_Task prompt_: Filter the listing and keep only the lines with the word "finishes".

+++++

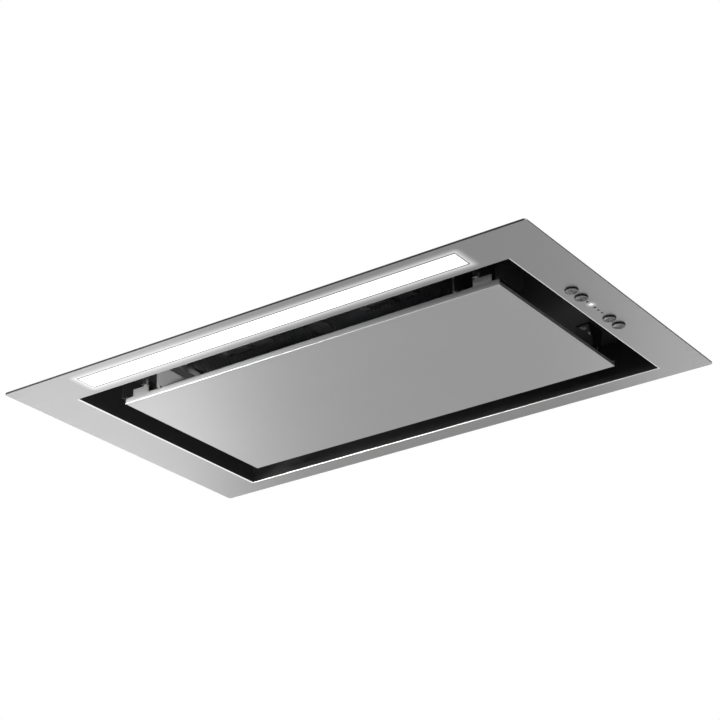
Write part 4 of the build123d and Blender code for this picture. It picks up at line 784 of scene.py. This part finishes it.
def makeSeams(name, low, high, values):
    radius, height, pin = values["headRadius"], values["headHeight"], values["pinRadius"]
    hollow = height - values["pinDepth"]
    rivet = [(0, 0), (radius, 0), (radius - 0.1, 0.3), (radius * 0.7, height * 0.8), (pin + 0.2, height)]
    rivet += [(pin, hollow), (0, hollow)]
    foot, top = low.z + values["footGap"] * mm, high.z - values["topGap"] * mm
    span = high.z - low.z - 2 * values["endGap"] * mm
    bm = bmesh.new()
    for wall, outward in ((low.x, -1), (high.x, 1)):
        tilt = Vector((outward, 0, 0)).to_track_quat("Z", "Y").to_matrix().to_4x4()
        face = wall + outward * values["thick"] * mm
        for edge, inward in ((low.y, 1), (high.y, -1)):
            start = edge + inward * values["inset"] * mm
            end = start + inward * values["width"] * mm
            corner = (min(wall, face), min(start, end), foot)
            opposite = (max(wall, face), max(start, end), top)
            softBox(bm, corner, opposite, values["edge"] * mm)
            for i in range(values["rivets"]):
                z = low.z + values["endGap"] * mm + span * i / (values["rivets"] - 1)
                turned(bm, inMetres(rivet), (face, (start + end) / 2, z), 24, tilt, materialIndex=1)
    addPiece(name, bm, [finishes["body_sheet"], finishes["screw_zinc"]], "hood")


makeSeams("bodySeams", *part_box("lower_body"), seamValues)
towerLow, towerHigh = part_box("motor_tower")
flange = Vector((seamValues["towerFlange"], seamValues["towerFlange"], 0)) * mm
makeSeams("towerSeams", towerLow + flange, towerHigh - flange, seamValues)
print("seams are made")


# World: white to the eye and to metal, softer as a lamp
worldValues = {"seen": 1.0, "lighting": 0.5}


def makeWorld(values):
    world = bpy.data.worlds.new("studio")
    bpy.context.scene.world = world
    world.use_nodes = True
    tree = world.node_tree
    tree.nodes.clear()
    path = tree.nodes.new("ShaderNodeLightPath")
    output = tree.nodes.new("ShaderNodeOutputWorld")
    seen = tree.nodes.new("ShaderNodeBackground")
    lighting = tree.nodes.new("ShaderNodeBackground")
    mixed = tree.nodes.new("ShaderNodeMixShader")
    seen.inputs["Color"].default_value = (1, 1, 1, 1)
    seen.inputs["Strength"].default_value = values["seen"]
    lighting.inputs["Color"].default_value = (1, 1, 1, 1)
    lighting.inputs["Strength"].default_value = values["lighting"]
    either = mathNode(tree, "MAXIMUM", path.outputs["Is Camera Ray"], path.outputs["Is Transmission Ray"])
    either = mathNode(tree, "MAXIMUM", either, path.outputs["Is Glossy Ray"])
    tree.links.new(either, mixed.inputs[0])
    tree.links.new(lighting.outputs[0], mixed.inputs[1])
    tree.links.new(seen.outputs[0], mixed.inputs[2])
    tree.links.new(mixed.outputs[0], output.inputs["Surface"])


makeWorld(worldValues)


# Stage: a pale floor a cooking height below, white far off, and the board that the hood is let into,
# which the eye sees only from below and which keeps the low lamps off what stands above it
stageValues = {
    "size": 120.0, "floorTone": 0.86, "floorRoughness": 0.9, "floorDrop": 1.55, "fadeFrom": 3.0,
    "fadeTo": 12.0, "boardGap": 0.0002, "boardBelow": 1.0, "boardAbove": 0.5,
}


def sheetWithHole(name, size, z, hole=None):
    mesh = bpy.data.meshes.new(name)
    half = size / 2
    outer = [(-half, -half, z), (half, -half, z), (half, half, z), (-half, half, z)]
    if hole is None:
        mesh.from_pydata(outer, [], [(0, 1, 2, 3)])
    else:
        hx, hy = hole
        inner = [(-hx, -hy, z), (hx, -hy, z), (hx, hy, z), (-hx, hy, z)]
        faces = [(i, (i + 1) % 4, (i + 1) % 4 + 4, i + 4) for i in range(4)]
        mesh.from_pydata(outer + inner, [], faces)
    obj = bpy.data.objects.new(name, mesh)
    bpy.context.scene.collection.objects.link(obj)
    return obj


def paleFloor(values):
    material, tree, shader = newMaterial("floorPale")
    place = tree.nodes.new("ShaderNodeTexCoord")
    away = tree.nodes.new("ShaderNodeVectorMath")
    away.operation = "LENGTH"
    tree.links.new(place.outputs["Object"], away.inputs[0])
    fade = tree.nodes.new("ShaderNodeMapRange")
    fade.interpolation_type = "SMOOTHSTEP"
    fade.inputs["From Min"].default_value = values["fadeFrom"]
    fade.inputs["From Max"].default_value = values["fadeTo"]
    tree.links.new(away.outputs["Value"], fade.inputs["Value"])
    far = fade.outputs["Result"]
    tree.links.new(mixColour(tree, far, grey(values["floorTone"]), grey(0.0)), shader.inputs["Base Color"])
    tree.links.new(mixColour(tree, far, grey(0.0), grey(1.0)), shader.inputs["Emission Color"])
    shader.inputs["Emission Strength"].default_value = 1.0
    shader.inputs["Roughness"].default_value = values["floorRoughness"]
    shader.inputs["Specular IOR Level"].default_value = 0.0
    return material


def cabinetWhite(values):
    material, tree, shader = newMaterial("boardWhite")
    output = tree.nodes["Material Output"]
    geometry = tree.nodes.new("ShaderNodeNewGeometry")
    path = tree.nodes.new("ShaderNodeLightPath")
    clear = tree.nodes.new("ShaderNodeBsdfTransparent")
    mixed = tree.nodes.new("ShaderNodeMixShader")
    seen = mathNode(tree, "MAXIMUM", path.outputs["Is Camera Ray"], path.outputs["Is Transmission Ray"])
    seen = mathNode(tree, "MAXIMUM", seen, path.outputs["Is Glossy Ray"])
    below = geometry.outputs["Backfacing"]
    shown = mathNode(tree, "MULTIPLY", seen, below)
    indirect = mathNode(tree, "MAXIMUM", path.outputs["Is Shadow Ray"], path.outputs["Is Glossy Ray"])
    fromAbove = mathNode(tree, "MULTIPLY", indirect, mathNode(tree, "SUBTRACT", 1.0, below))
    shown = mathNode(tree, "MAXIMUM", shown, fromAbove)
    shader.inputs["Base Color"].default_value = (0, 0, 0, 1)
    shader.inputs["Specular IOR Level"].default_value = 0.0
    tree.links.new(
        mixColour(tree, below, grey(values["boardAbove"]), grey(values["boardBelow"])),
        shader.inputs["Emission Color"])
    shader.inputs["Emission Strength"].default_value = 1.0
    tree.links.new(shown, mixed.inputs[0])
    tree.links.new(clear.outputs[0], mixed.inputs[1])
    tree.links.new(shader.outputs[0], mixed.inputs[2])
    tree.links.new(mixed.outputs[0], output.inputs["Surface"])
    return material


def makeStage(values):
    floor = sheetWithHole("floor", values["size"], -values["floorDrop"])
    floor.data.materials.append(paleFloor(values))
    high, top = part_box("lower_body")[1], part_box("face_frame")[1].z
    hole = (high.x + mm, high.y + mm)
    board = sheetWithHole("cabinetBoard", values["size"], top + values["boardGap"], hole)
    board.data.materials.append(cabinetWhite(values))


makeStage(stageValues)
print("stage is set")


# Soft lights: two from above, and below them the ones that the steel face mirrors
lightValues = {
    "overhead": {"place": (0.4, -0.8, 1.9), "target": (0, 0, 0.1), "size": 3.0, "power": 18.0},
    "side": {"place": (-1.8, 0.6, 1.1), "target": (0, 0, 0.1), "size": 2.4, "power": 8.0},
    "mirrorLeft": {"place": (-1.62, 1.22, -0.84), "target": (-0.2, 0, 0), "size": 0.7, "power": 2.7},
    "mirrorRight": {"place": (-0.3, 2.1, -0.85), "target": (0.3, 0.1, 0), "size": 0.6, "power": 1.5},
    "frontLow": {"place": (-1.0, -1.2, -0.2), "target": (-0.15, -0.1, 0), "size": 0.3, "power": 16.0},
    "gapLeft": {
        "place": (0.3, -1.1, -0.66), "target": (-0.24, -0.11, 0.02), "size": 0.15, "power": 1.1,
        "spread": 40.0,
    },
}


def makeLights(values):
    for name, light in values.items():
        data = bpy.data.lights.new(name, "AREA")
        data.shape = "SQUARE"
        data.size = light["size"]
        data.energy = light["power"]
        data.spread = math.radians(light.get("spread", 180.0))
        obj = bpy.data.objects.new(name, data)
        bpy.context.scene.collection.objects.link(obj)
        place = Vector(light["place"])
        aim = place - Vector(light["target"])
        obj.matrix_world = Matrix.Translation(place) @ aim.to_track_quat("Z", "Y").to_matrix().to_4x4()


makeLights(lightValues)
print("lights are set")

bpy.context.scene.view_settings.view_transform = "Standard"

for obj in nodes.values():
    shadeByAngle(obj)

+++++

_The answer_:
Write part 4 of the build123d and Blender code for this picture. It picks up at line 784 of scene.py. This part finishes it.
    addPiece(name, bm, [finishes["body_sheet"], finishes["screw_zinc"]], "hood")